Da cidade
A cidade-máquina-de-habitar
É em meados do século XX que o processo de expansão urbana do centro do Porto para a periferia ganha fôlego. O crescimento populacional, em boa parte resultante do afluxo de população rural aos grandes centros urbanos, em busca de melhores condições de vida, gera uma procura habitacional sem paralelo, à qual os primeiros programas de habitação proletária do Estado Novo não são minimamente capazes de dar resposta.
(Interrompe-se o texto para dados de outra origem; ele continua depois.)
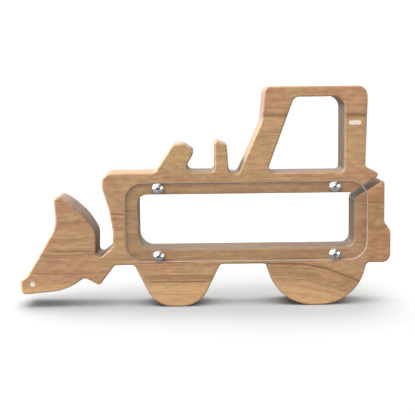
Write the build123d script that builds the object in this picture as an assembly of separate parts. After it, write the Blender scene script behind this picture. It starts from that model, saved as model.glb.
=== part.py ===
from build123d import *
import math
import os

os.makedirs("parts", exist_ok=True)

# A wooden money bank cut from one thick board in the outline of a wheel loader.
# The frame: +X from the bucket to the rear, +Y from the front face to the back face, +Z up.
# The wheels stand on z = 0 and the board is centred on x = 0 and y = 0. All sizes are in millimetres.

# Board
LENGTH = 270.0
THICKNESS = 35.0
FACE_ROUNDING = 1.5
HALF_LENGTH = LENGTH / 2
FACE = THICKNESS / 2
BELLY_HEIGHT = 31.1

# Wheels: centre, rounding radius, flat they stand on, slope of the sides, height where they leave the body
FRONT_WHEEL_X = -20.6
FRONT_WHEEL_RADIUS = 21.0
FRONT_WHEEL_FLAT = 6.0
FRONT_WHEEL_SIDE = 64.0
REAR_WHEEL_X = 81.1
REAR_WHEEL_RADIUS = 34.0
REAR_WHEEL_FLAT = 4.6
REAR_WHEEL_SIDE = 80.0
WHEEL_FILLET = 3.5

# Coin cavity, cut through the board
CAVITY_X = 30.0
CAVITY_Z = 62.2
CAVITY_WIDTH = 157.6
CAVITY_HEIGHT = 40.4
CAVITY_RADIUS = 6.5
CAVITY_FRONT_LOW_RADIUS = 10.5
CAVITY_ROUNDING = 0.8

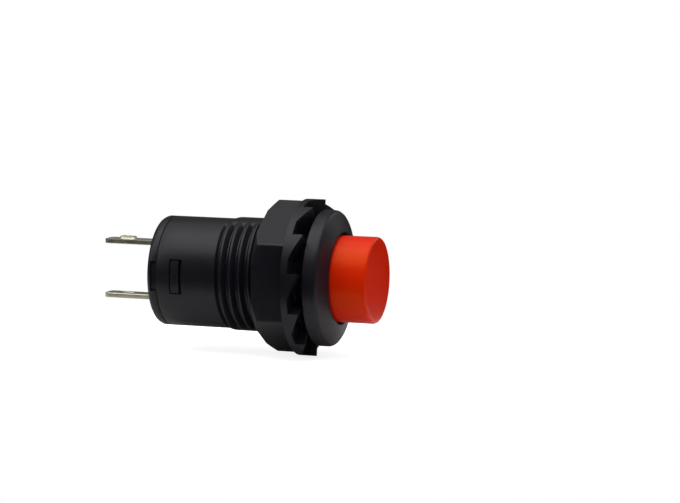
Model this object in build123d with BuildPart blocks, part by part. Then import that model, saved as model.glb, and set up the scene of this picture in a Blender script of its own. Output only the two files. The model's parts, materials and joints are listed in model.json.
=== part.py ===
from build123d import *
from math import cos, radians, sin
import os

# Latching push button switch for a 12 mm panel hole, in millimetres.
# +X runs along the barrel axis out of the panel, +Z is up.
# The origin is on the axis, in the plane of the bezel's rear face.
os.makedirs("parts", exist_ok=True)

# ---- driving dimensions ---------------------------------------------------
# housing
bezel_r = 7.0
bezel_t = 2.15
bezel_rim = 1.15            # straight height of the bezel's rim
bezel_slope = (1.5, 6.62)   # where the bezel's edge turns over to its cone
bezel_lip_r = 4.8           # the cone ends in a narrow flat round the button
crest_r = 5.95              # M12 x 1 thread, outside
root_r = 5.4
pitch = 1.0
crest_w = 0.24
thread_end = -9.8
runout = 0.2                # slope between the thread and the skirt
ridge_count = 9
skirt_r = 5.7
strip_r = 5.53              # smooth strips that split the thread, at +Z and -Z
strip_angle = 45
seam_x = -16.2              # the base closes the housing here
button_bore_r = 4.6
web_front = -3.4
web_back = -4.2
web_bore_r = 1.62
chamber_r = 4.9
window_front = -13.5
window_back = -14.75
window_w = 3.6
guide_back = -13.0          # inner rib that keeps the latch follower in its track
guide_front = -8.0
guide_gap = 0.05

# mounting nut
nut_back = -5.45
hex_af = 13.7
hex_front = -2.3
corner_from_r = 7.1         # the turned slope over the hexagon's rear corners starts here
corner_slope = 0.65         # and is this long
flange_r = 8.05
flange_slope = 0.35         # the flange's back slopes out over this length
tooth_root = -1.25
tooth_tip = -0.2
tooth_count = 12
tooth_ramp = 2.6            # tangential run of a tooth's sloping side
tooth_land = (0.12, 0.3)    # the flat on its tip, from and to
tooth_in = 5.75             # the teeth's blocks start here, inside the bore
first_tooth = 9             # degrees from the -Y flat towards +Z
nut_bore_r = 6.0

# construction
lap = 0.1                   # how far joined forms and cuts run past their faces

# button and plunger
travel = 2.6
cap_front = 5.9
cap_r = 4.45
cap_wall = 0.8
cap_front_t = 1.0
cap_edge = 0.3
cap_back = web_front + travel + 0.05
stem_r = 1.5
stem_end = 3.6
grip_r = 1.48               # the cap's socket grips the stem
grip_end = 3.8
socket_r = 2.3
socket_back = cap_back + 0.6
disc_r = 4.8
disc_back = web_back - 1.0
key_w = 1.0                 # housing ribs that keep the plunger from turning
key_r = 4.3
key_end = -8.6
pad_y = 3.5                 # face that carries the latch track
pad_back = -9.4
pad_half = 1.9
collar_t = 0.5              # contact spring's seat behind the pad
track_depth = 0.6
sleeve_r = 1.8
sleeve_bore_r = 1.45
sleeve_seat = -5.6          # return spring's seat inside the sleeve
sleeve_end = -12.5
lug_r = 2.3
lug_w = 1.2

# latch follower and its track
wire_r = 0.2
leg_y = 3.8
pivot_x = -13.6
pivot_end = 2.75
tip_x = -8.75
tip_swing = 1.0
latch_x = 1.85              # button travel at which the latch holds
island_back = tip_x + 0.68
island_half = 0.44
notch_half = 0.26
notch_in = 0.38
slip = 0.1                  # clearance beside what slides
tip_end = 2.98              # the follower's tip stands just clear of the track's floor
steer = (0.45, -0.15, 0.12)  # tooth of the track: its base from and to, and its point
steer_reach = 0.05          # how far the point stands out past the lane's middle

# contacts
bridge_front = -11.6
bridge_t = 0.4
contact_gap = 1.3
contact_z = 3.55
contact_r = 0.5
contact_h = 0.35
ring_r = 2.55               # bridge's ring round the sleeve
arm_w = 2.4
arm_end = 4.15
blade_z = 2.85
blade_t = 0.5
blade_w = 2.0
blade_end = -23.8
head_z = 4.15               # the terminal's head reaches out to here
eyelet_front = -20.6
eyelet_back = -22.4
eyelet_w = 0.8
burr_h = 0.28
burr_wall = 0.2
burr_corner_r = 0.35
tip_chamfer = 0.3

# base
plug_r = 4.85
plug_front = -14.5
base_back = -17.2
pocket_r = 2.45
pocket_x = -15.5
post_r = 0.85
post_x = -13.2
hook_w = 3.1
hook_front = -13.85
hook_back = -14.7
arm_y = 4.2
arm_front = -13.6
notch_w = 3.08
notch_depth = 0.5
notch_back = -16.85
rear_edge_r = 5.55          # the ring's rear edge draws in to this
ear_y = (2.7, 3.45)         # the ear that carries the follower's pivot
ear_r = 0.6
snug = 0.04                 # clearance round what the base holds: the pivot and the blades

# springs
spring_wire_r = 0.15
return_mean_r = 1.15
return_turns = 6
contact_mean_r = 2.15
contact_turns = 3
turn_steps = 10             # straight lengths in each turn of a spring

bridge_back = bridge_front - bridge_t
moving_face = bridge_back - contact_h
fixed_face = moving_face - contact_gap
head_front = fixed_face - contact_h


def strip_sector(up):
    """The smooth strip's share of the section: a triangle from the axis out past the crests."""
    side = bezel_r * sin(radians(strip_angle / 2))
    rise = bezel_r * cos(radians(strip_angle / 2)) * up
    Polygon((0, 0), (side, rise), (-side, rise), align=None)


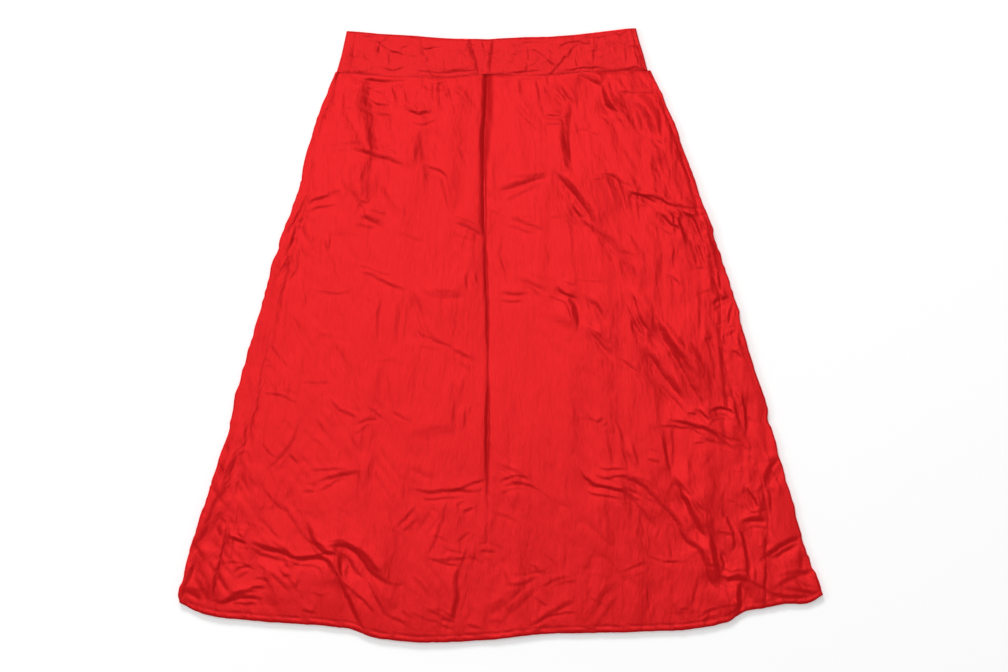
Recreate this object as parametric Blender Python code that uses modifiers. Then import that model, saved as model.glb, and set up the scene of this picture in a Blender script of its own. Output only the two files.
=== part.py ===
"""A satin a-line skirt, laid flat on its back with the front up and the waist towards +Y.

Each piece is an open sheet of cloth laid through the sections below, which then gets its wall.
The back is cut in one piece. It lies underneath, rolls round both side folds, and ends on the
front at the side seams. The two halves of the front meet at a centre seam. The straight
waistband is cut as a front and a back, which meet in the same way.

All sizes are in millimetres until a mesh is written, and X runs to the right of the front.
"""
import bmesh
import bpy
import numpy as np

MM = 0.001
GARMENT_NAME = "a_line_skirt"

CLOTH_WALL = 1.2        # one layer of satin, with the air in its creases
HEM_WALL = 1.8          # the same layer where the hem is turned up
HEM_DEPTH = 8.0
HEM_STEP = 2.0          # the wall thickens over this height above the hem
BAND_WALL = 2.0         # two layers of satin and the stiffener between them
SEAM_GAP = 0.3
WAIST_GAP = 0.5         # the thicker band leans over its seam at the side folds

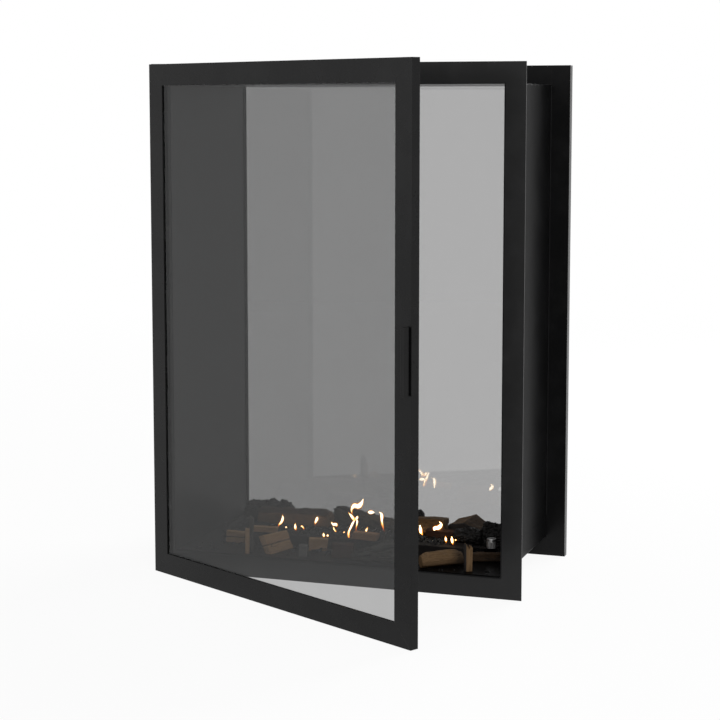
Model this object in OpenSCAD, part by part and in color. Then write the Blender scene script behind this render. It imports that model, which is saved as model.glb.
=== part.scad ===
// See-through built-in fireplace with a hinged glass door and a log set.
// X runs along the width, Y goes into the wall, Z is up.
// The origin is the centre of the four fixing holes, in the underside of the casing.

/* [Opening] */
// Clear width of the fire opening
opening_w = 652; // [620:1:760]
// Clear height of the fire opening
opening_h = 900; // [600:1:1100]
// Depth from the front flange's face to the rear flange's face
casing_d = 355; // [330:1:500]
// Visible width of each flange and pane frame
border = 40; // [36:1:60]
// Thickness of the folded casing sheet
sheet_t = 2; // [1.5:0.5:3]
// Height of the base pan's side upstands above the underside
pan_h = 43; // [30:1:60]
// How far the rear strips stop above the rear frame's lower edge
strip_gap = 9; // [4:1:12]

/* [Framed panes] */
// Depth of the hollow frame profile
frame_t = 17; // [16:1:22]
// Wall of the hollow frame profile
frame_wall = 1.5; // [1:0.5:2]
// Width of the lip that the glass lies behind
lip_w = 8; // [7:1:10]
// Thickness of the glass
glass_t = 4; // [3:1:5]
// Thickness of the gasket strip between lip and glass
gasket_t = 1; // [0.8:0.1:2]
// Thickness of the glazing bead angle
bead_t = 1.5; // [1:0.5:2]

/* [Door] */
// Angle at which the door stands ajar
door_angle = 29; // [0:1:90]
// How much narrower than the flange the door is on each side
door_side_gap = 5; // [4:0.5:8]
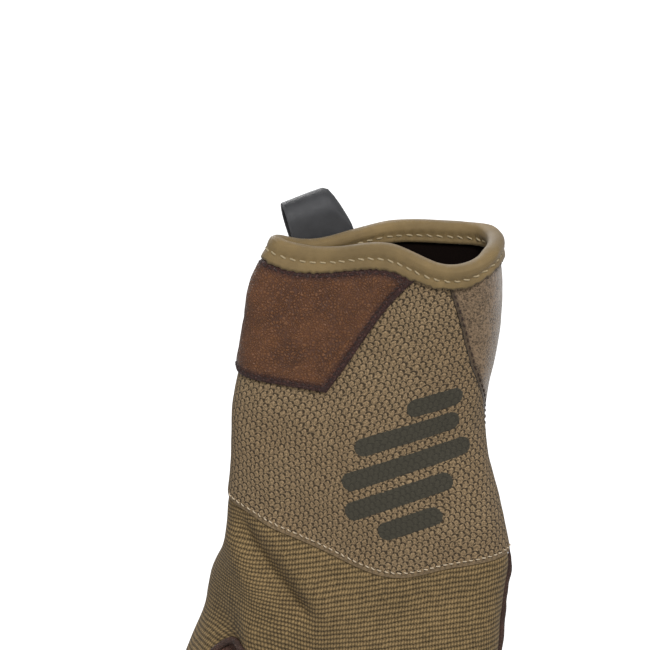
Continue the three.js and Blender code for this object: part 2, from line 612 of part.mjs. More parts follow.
// Cuff: mesh over the back of the wrist, suede over the palm heel, meeting in a slanting edge on the back.
const CUFF_ROWS = 15;
const PANEL_EDGE = 0.018; // in rows or columns, about the seam gap
const heelEdge = (v) => readTable(HEEL_EDGE, "v", v, "around");
const thumbEdge = () => -0.35;
place("mesh_cuff", cuffPanel({
  left: (v) => thumbEdge(v) + PANEL_EDGE * 2,
  right: (v) => heelEdge(v) - PANEL_EDGE * 2,
  top: () => 0,
  bottom: () => SEAM_ROW - PANEL_EDGE,
  across: 24,
  along: CUFF_ROWS,
  lift: -MESH_WALL,
  wall: MESH_WALL,
}), MESH_CLOTH);
place("palm_heel", cuffPanel({
  left: (v) => heelEdge(v) + PANEL_EDGE * 2,
  right: (v) => COLUMNS + thumbEdge(v) - PANEL_EDGE * 2,
  top: () => 0,
  bottom: () => SEAM_ROW - PANEL_EDGE,
  across: 21,
  along: CUFF_ROWS,
  lift: -HEEL_WALL,
  wall: HEEL_WALL,
}), TAN_SUEDE);
place("rim_binding", bindingGeometry(), BINDING_TAPE);

// Wrist tab: sewn flat over the mesh, round the thumb side to the palm, cut off on a slant at its end.
place("wrist_tab", cuffPanel({
  left: () => -1.6,
  right: (v) => lerp(6.05, 3.7, v),
  top: (around) => downForDrop(around, BINDING_DROP + SEAM_GAP),
  bottom: (around) => downForHeight(around, lerp(-47, -51.5, clamp(around / 3.7, 0, 1))),
  across: 16,
  along: 7,
  lift: TAB_LIFT,
  wall: TAB_WALL,
}), BROWN_LEATHER);

// Hand, fingers and thumb.
const surface = handSurface();
place("hand_back", handPanel(surface, "hand_back", KNIT_WALL, SEAM_GAP), KNIT_CLOTH);
place("palm", handPanel(surface, "palm", PALM_WALL, SEAM_GAP), BROWN_LEATHER);
place("thumb_front", handPanel(surface, "thumb_front", PALM_WALL, SEAM_GAP), BROWN_LEATHER);
place("thumb_web", handPanel(surface, "thumb_web", WEB_WALL, SEAM_GAP * 1.4), DARK_LEATHER);

// The hang loop stands on the palm side of the rim, rolled a little so that its fold climbs to the right.
const loop = place("hang_loop", loopGeometry(), LOOP_RUBBER);
loop.geometry.applyMatrix4(new THREE.Matrix4().makeBasis(
  new THREE.Vector3(0, 1, 0),
  new THREE.Vector3(0, 0, 1),
  new THREE.Vector3(1, 0, 0),
));
loop.rotation.set(0, -LOOP_ROLL, LOOP_YAW);

export default glove;
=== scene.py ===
"""A left-hand tactical glove, hanging fingers down from the loop at its cuff.

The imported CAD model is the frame. Each operator makes one piece, or a group of like pieces, in metres.
Shapes are worked out in millimetres from the tables below and scaled when a mesh is made.
+X is the little-finger side, -Y the back of the hand, +Z up, and the origin is the crown of the loop's eye.
"""
import math
from functools import cache

import bpy
import numpy as np
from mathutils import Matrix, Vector, noise
from mathutils.kdtree import KDTree


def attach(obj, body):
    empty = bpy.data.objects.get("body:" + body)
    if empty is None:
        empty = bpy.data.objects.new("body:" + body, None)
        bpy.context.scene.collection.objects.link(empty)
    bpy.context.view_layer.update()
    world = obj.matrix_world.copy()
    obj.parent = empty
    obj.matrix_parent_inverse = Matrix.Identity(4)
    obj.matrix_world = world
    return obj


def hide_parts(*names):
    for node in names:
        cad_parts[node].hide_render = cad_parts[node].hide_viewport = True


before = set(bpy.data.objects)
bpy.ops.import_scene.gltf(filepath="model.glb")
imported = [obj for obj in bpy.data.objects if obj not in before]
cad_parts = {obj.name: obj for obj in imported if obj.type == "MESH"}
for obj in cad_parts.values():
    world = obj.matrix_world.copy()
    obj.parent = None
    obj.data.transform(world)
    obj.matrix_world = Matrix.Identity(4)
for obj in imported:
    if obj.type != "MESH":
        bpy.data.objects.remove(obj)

bl_info = {
    "name": "Tactical Glove",
    "version": (1, 0, 0),
    "blender": (4, 5, 0),
    "location": "View3D > Sidebar > Glove",
    "description": "Builds a left-hand tactical glove piece by piece",
    "category": "Add Mesh",
}

MM = 0.001
BODY = "root"

# Panels of the hand, in the order of their material slots on the control mesh.
PANELS = ["none", "hand_back", "palm", "thumb_front", "thumb_web"]

COLUMNS = 20
LITTLE_SEAM = 10
SEAM_ROW = 7
THUMB_ROW = 8
ACROSS = [0, 0.03, 0.13, 0.256, 0.383, 0.51, 0.635, 0.76, 0.88, 0.965, 1]
EDGE_ROUNDNESS = 3.6
SPLINE_SWELL = 1.03
RING_SWELL = 1.14
HAND_LEVELS = 3

# Rows of the hand tube: place, left, right, left seam's y, right seam's y,
# then the bulge of the back and of the palm at the thumb side, middle and little-finger side.
TUBE_ROWS = [
    (0.0, -13.2, 54.4, -14.2, -16.2, 4.8, 10.5, 20.0, 6.4, 12.0, 14.0),
    (0.11, -18.0, 55.6, -15.2, -16.2, 5.2, 11.5, 18.5, 7.4, 12.5, 13.5),
    (0.24, -20.2, 55.6, -16.2, -16.2, 6.5, 12.3, 16.5, 8.4, 12.5, 12.5),
    (0.4, -21.6, 52.9, -16.7, -17.2, 8.2, 13.0, 14.0, 9.2, 12.4, 11.2),
    (0.55, -24.4, 50.0, -17.2, -17.2, 9.6, 13.6, 12.6, 10.0, 12.4, 10.8),
    (0.7, -26.6, 51.6, -17.7, -18.2, 10.4, 13.8, 12.0, 11.2, 13.2, 11.2),
    (0.86, -26.2, 55.8, -18.2, -18.7, 10.8, 13.6, 12.0, 12.4, 14.0, 12.0),
    (1.0, -27.4, 58.9, -18.2, -18.7, 10.8, 13.2, 12.0, 13.4, 14.4, 12.6),
    (1.19, -27.6, 57.3, -18.2, -18.7, 10.8, 13.0, 11.8, 14.0, 14.4, 12.8),
    (1.38, -26.6, 55.8, -18.2, -18.7, 10.8, 12.8, 11.6, 14.0, 14.0, 12.4),
    (1.56, -24.2, 55.5, -18.2, -18.7, 10.8, 12.4, 11.4, 12.8, 13.2, 11.6),
    (1.71, -23.2, 55.5, -18.2, -18.7, 10.8, 12.2, 11.2, 11.8, 12.4, 11.0),
    (1.86, -26.8, 55.7, -18.2, -18.7, 10.6, 11.8, 10.8, 10.8, 11.4, 10.2),
    (2.0, -31.5, 56.0, -18.2, -18.7, 10.2, 10.8, 10.0, 10.0, 10.4, 9.6),
]

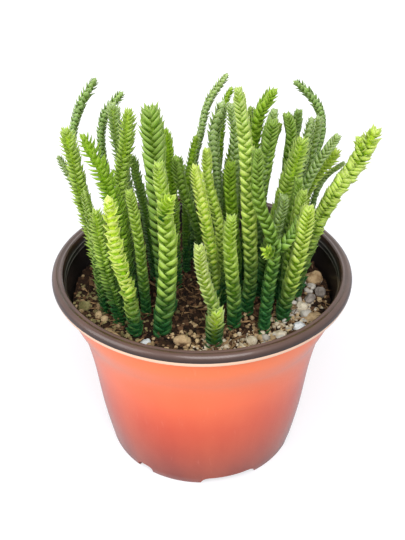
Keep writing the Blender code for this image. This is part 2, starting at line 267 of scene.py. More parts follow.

Entretanto, ainda no período pré-democrático, e na linha das propostas higienistas que chegavam, com grande atraso, das urbes europeias, as grandes indústrias começam a instalar-se na periferia, iniciando o êxodo urbano que caracterizará a urbanização do noroeste peninsular até aos nossos dias e que suscitaria, para a Maia e outros concelhos limítrofes do Porto, a primeira vaga de densificação urbana, na origem do que hoje podemos chamar cidade.
O complexo industrial AAA, construído a partir da década de 50, é um interessante exemplo deste processo, tanto do ponto de vista urbanístico, como arquitetónico. Não estando localizado no “centro” da Maia, não deixa de ser parte do seu embrião. A posição geográfica reflete a necessidade de libertação de efluentes na linha de água (Rio Leça) e de fácil ligação ao porto de Leixões. Por outro lado, a implantação próxima da antiga estrada Porto-Braga, o principal eixo de desenvolvimento da Maia, alimenta o processo de densificação urbana de matriz linear, de sul para norte.
É um complexo industrial de grande dimensão para a época, que inclui a construção de habitação operária, precisamente para satisfazer as necessidades habitacionais, resolvendo o afastamento geográfico ao centro do Porto e as deslocações dos trabalhadores.
Longe da “cidade industrial” de Tony Garnier e da sua escala, é evidente uma certa afetação utópica na conceção arquitetónica e social das instalações fabris, como um sistema contínuo e articulado, cuidando a integração na paisagem fluvial, os espaços de ligação e acessos e a composição integrada dos alçados e dos volumes entre si. Seja indústria ou habitação, tudo é arquitetura, tudo são “máquinas de habitar” o urbano, não fosse a admiração por Le Corbusier aqui tão oportuna.
Da arquitetura
Um projeto com vários projetos
O complexo localiza-se junto ao Rio Leça, num território de transição da Maia para Matosinhos. A intervenção, iniciada em 1952 com um projeto do Eng.º António Neto da Silva para a refinaria de azeite, posteriormente, entre 1953 e 1962, desenvolveu-se com os vários projetos de Arménio Losa e Cassiano Barbosa para o conjunto industrial e também para as habitações operárias. Por isso, o processo de projeto é ele próprio demonstração de um projeto com vários projetos.
Os diferentes edifícios foram sendo contruídos numa franja de terreno entre a Rua da Ponte da Pedra e o Rio Leça. Os armazéns e os blocos de habitação foram configurando uma frente para a rua, a norte, enquanto que, numa área, a poente, menos confrangida, as restantes dependências industriais foram sendo dispostas sem qualquer relação direta com o arruamento.
Apesar da diversidade funcional (na totalidade da intervenção) e tipológica (nas habitações) e, também, da natureza fracionada da encomenda, o conjunto final consegue definir uma equilibrada coerência formal, sobretudo pelo cuidado como se articulam os diferentes edifícios entre si e com o terreno. Para tal, são importantes: 1) as subtilezas volumétricas habilmente conseguidas com a articulação de coberturas inclinadas, coberturas planas e palas, no grupo industrial; 2) o modo como materiais e sistemas construtivos conseguem alguma harmonia plástica em todo o conjunto, em grande parte, devido ao uso genérico de superfícies lisas de reboco justapostas / sobrepostas a panos texturados de alvenaria de granito aparente; 3) o cuidado como são posicionados os edifícios a diferentes cotas, sem descuidar continuidades tanto de planos parietais (muros de contenção), como de circuitos pedonais e automóveis entre plataformas, através de escadas e de rampas. Enfim, podemos referir que o conjunto é constituído por várias partes que se complementam mesmo quando o processo de projeto parece potenciar a dissonância das formas.